I simply love this – my Jesus, my Word – for more reasons than I can share.

The news to me that God became human like me.

That Jesus is the point.

God became one of us and moved into our neighbourhood,

on our turf.

No longer far off (even though he was near),

no longer separate.


St. Augustine’s familiar words hit the mark,

For You have formed us for Yourself,

and our hearts are restless until we find rest in You.

The human race needs God, the Creator,

because it is built into the very core of

our nature to know Him intimately.

Without Him, we are incomplete,

empty, unfulfilled, restless,

all because we are living life contrary to the purpose

for which we were made. (Dr. Richard P. Bucher)


So there is the Christmas part of that:

the baby in the manager,

cold for the first time?

weeping?

hungry?

Just like a tired, cold or weeping humanity.

Eventually laughing,

joyful,

brilliant and

wise

like a laughing, joyful, brilliant and wise

humanity.

Suffering,

experiencing pain,

experiencing friendship.

The best and truest human.


I remember hearing once that Jesus was here

not only to save humanity but

to show us what it means to be truly human.

Because he was fully and completely human,

he is our perfect example of revolutionary humanity.

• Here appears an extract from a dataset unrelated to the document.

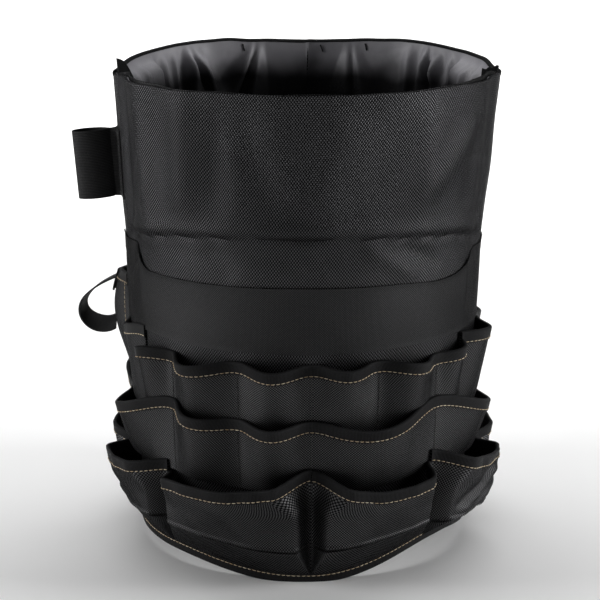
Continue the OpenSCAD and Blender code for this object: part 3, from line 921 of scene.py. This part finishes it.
# ---------------------------------------------------------------- side seams


FIN_WIDTH, FIN_T = 0.0145, 0.0018


def side_fin(name, node, side):
    """The bound edges of the side seam: they lie inside along the rear cloth and stand up at the rim."""
    rows, columns = 60, 9
    z0, z1 = 0.010, float(rim_z(90.0))
    v = np.linspace(0, 1, rows)
    q = np.linspace(0, 1, columns)
    grid = np.zeros((columns, rows, 3))
    for j, t in enumerate(v):
        z = z0 + (z1 - z0) * t
        stand = float(step(np.array(z), z1 - 0.05, z1 - 0.004))
        swing = math.radians(84 - 52 * stand)
        root_r = float(wall(90.0 * side, z)) - PANEL_T - LINING_T - 0.0022
        root = np.array([AXIS_X + float(lean(z)) + side * root_r, 0.0015, z])
        inward = np.array([-side * math.cos(swing), math.sin(swing), 0.0])
        for i, w in enumerate(q):
            out = (0.0030 if side < 0 else 0.0045) * stand
            leaf = 0.0110 - 0.0165 * w + 0.0040 * math.sin(math.pi * w)
            frayed = 0.0050 - 0.0040 * w + 0.0008 * math.sin(14 * w)
            rise = stand * (leaf if side < 0 else frayed)
            wave = np.array([0, 0.0006 * math.sin(9 * t), 0])
            grid[i, j] = root + inward * (FIN_WIDTH * w - out) + UP * rise + wave
    if side < 0:
        grid = grid[::-1]
    shell(name, grid, FIN_T, MATERIALS["tape"], [node], sharp=40)


side_fin("left_seam_tape", "left_seam_binding", -1)
side_fin("right_seam_tape", "right_seam_binding", 1)

# ---------------------------------------------------------------- loops


def bezier(p, t):
    t = np.asarray(t)[:, None]
    p = [np.asarray(q, float) for q in p]
    return (1 - t) ** 3 * p[0] + 3 * (1 - t) ** 2 * t * p[1] + 3 * (1 - t) * t ** 2 * p[2] + t ** 3 * p[3]


def wide_loop():
    """The wide webbing loop, seen from above as a rounded bow whose ends meet the wall."""
    low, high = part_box("tool_loop")
    slope = math.atan((RIM_R - WAIST_R) / (CAD_RIM_Z - WAIST_Z))
    mid_z = (low.z + high.z) / 2
    width = 0.056
    reach = 0.031
    root_x = AXIS_X - float(cone_r(mid_z)) - 0.0043
    t = np.linspace(0, 1, 26)
    near = bezier([[0, 0.0010], [0.010, 0.0135], [reach, 0.0105], [reach, 0.0]], t)
    far = near[::-1] * [1, -1]
    plan = np.concatenate([near, far[1:]])
    out = np.array([-math.cos(slope), 0.0, -math.sin(slope)])
    up = np.array([-math.sin(slope), 0.0, math.cos(slope)])
    wall_x = AXIS_X + float(lean(mid_z)) - float(wall(-90.0, mid_z))
    join = np.linspace(0, 0.9, 5)[:, None]
    tail = np.array([wall_x - root_x + 0.0005, 0.004]) * [-1, 1]
    sewn = tail + (plan[0] - tail) * join
    plan = np.concatenate([sewn, plan, sewn[::-1] * [1, -1]])
    path = np.array([root_x, 0.0, mid_z]) + plan[:, :1] * out + plan[:, 1:] * np.array([0.0, -1.0, 0.0])
    w = np.linspace(-0.5, 0.5, 21)
    grid = path[:, None] + up * (w[None, :, None] * width)
    obj = shell("wide_loop_webbing", grid[::-1], WEBBING_T, MATERIALS["webbing"], ["tool_loop"],
                body=None, sharp=50)
    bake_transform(obj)


PATCH_ANGLES = (-98, -81)


def loop_patch():
    """The sewn-down end of the wide loop."""
    low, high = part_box("tool_loop_patch")
    t = np.linspace(*PATCH_ANGLES, 30)[:, None]
    z = np.linspace(low.z, high.z, 22)[None, :]
    grid = polar(t, wall(t, z) + PATCH_T + 0.0001, z)
    shell("wide_loop_sewn_end", grid, PATCH_T, MATERIALS["webbing"], ["tool_loop_patch"])


def from_axis(points):
    """The level direction from the axis to each point."""
    n = points - np.array([AXIS_X, 0.0, 0.0])
    n[:, 2] = 0
    return unit(n)


def box_stitches(name, surface, a0, a1, b0, b1, seed):
    """Dark stitches round a sewn-on patch. surface takes (across, up) from 0 to 1."""
    q = np.linspace(0, 1, 40)
    sides = [(a0 + (a1 - a0) * q, np.full(40, b0)), (np.full(40, a1), b0 + (b1 - b0) * q),
             (a1 + (a0 - a1) * q, np.full(40, b1)), (np.full(40, a0), b1 + (b0 - b1) * q)]
    path = np.concatenate([surface(u, v) for u, v in sides])
    keep = np.concatenate([[True], np.linalg.norm(np.diff(path, axis=0), axis=1) > 1e-6])
    stitches(name, path[keep], from_axis(path[keep]), pitch=0.0032, length=0.0026, seed=seed,
             material=MATERIALS["dark_thread"])


wide_loop()
loop_patch()


STRAP_ANGLE = 257.5


def small_strap():
    """The narrow strap: out from the tall pocket's top, down in a slightly twisted curve, and back."""
    a = math.radians(STRAP_ANGLE)
    width = 0.020
    out = np.array([math.sin(a), -math.cos(a), 0.0])
    side = np.array([math.cos(a), math.sin(a), 0.0])
    origin = np.array([AXIS_X, 0.0, 0.0])
    top, bottom, reach = (0.1590, 0.2090), (0.1630, 0.1665), 0.1935
    fold = (reach, 0.1790)
    t = np.linspace(0, 1, 24)
    upper = bezier([top, (top[0] + 0.008, top[1] - 0.003), (reach, fold[1] + 0.014), fold], t)
    lower = bezier([fold, (reach, fold[1] - 0.013), (bottom[0] + 0.012, bottom[1] - 0.008), bottom], t)
    plan = np.concatenate([upper, lower[1:]])
    path = origin + plan[:, :1] * out + plan[:, 1:] * UP
    tangent = unit(np.gradient(path, axis=0))
    twist = np.radians(28 * step(np.linspace(0, 1, len(path)), 0.45, 0.85))[:, None]
    across = unit(side * np.cos(twist) + np.cross(tangent, side) * np.sin(twist))
    w = np.linspace(-0.5, 0.5, 11)
    grid = path[:, None] + across[:, None] * (w[None, :, None] * width)
    obj = shell("small_strap_webbing", grid, 0.0014, MATERIALS["webbing"], ["strap_loop"],
                body=None, sharp=50)
    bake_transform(obj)


small_strap()
patch_low, patch_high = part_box("tool_loop_patch")


def loop_patch_face(u, v):
    """Point just off the patch, u to its right and v up, both from 0 to 1."""
    t = PATCH_ANGLES[0] + (PATCH_ANGLES[1] - PATCH_ANGLES[0]) * u
    z = patch_low.z + (patch_high.z - patch_low.z) * v
    return polar(t, wall(t, z) + PATCH_T + 0.0004, z)


for number, (first, last) in enumerate(((0.10, 0.42), (0.58, 0.90))):
    box_stitches(f"wide_loop_stitches_{number + 1}", loop_patch_face, first, last, 0.06, 0.94, 210 + number)


def strap_patch():
    """The strap's upper end, sewn over the tall pocket's binding."""
    t = np.linspace(STRAP_ANGLE - 3.7, STRAP_ANGLE + 3.7, 14)[:, None]
    v = np.linspace(0.8064, 1.0, 10)[None, :]
    grid = TALL.surface(t, v) + outward(t) * 0.0028
    shell("small_strap_sewn_end", grid, WEBBING_T, MATERIALS["webbing"], ["strap_patch"])


strap_patch()

for key in ("front_panel", "rear_panel"):
    sheet(pieces[key])
for key in ("front_lining", "rear_lining", "front_band", "rear_band", "front_rim_facing"):
    sheet(pieces[key])

# ---------------------------------------------------------------- stage


def floor():
    s = Shader("pale floor")
    grain = s.noise(30.0, 3.0)
    tone = s.mix(s.value_range(s.noise(2.0), 0.0, 1.0), (0.90, 0.90, 0.90, 1), (0.94, 0.94, 0.94, 1))
    material = s.set(Base_Color=tone, Roughness=s.value_range(grain, 0.5, 0.6), Normal=s.bump(grain, 0.00005))
    reach = 14.0
    verts = np.array([[-reach, -reach, 0], [reach, -reach, 0], [reach, reach, 0], [-reach, reach, 0]])
    obj = make_object("floor", verts, [(0, 1, 2, 3)], material, None, 0)


def area_light(name, place, target, size, power, spread=180, colour=(1, 1, 1)):
    data = bpy.data.lights.new(name, "AREA")
    data.shape = "RECTANGLE"
    data.size, data.size_y = size
    data.energy = power
    data.color = colour
    data.spread = math.radians(spread)
    obj = bpy.data.objects.new(name, data)
    scene.collection.objects.link(obj)
    obj.location = place
    obj.rotation_euler = (Vector(target) - Vector(place)).to_track_quat("-Z", "Y").to_euler()


def camera():
    data = bpy.data.cameras.new("camera")
    data.lens, data.sensor_width = 117.0, 36.0
    obj = bpy.data.objects.new("camera", data)
    scene.collection.objects.link(obj)
    distance, height, looks_down = 1.571, 0.614, 14.95
    obj.location = (AXIS_X - 0.0025, -distance, height)
    obj.rotation_euler = (math.radians(90 - looks_down), 0, 0)
    scene.camera = obj


def world():
    scene.world = bpy.data.worlds.new("studio")
    scene.world.use_nodes = True
    background = scene.world.node_tree.nodes["Background"]
    background.inputs[0].default_value = (1, 1, 1, 1)
    background.inputs[1].default_value = 0.10


floor()
camera()
world()
scene.view_settings.view_transform = "Standard"
area_light("left", (-1.93, -0.26, 0.60), (0.0, 0.0, 0.2), (0.5, 1.2), 24)
area_light("right", (1.93, -0.22, 0.60), (0.0, 0.0, 0.2), (0.5, 1.2), 27.5)
area_light("front", (-0.5, -2.6, 0.9), (0.0, 0.0, 0.2), (1.2, 0.8), 0.4)
area_light("floor", (0.0, 2.7, 2.6), (0.0, 3.0, 0.0), (5.6, 4.2), 178, spread=125)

And then there is the other part of Emmanuel:

God is with us now.

Present in these “jars of clay”, our bodies,

we carry the spark of the divine.

So that we are, as Christ-followers,

supposed to be the hands, feet, mouth and heart of Jesus on earth.

The Cradle

For us who have only known approximate fathers

and mothers manque, this child is a surprise:
a sudden coming true of all we hoped
might happen. Hoarded hopes fed by prophecies,
old sermons and song fragments, now cry
coo and gurgle in the cradle, a babbling
proto-language which as soon as it gets
a tongue (and we, of course, grow open ears)

will say the big nouns: joy, glory, peace;

and live the best verbs: love, forgive, save.
Along with the swaddling clothes the words are washed

of every soiling sentiment, scrubbed clean of

all failed promises, then hung in the world’s
backyard dazzling white, billowing gospel.

Eugene H. Peterson



It really humbles me to realise

how little I let Jesus out.

And I don’t mean “evangelising”

(what a horrid word)

or gravely confronting people to ask them

“if you died tonight, where would you end up?”

I mean,

my life

of verbs

and nouns

reflecting Jesus:

loving,

forgiving,

embracing,

welcoming.

Flinging wide open the doors of love to humanity.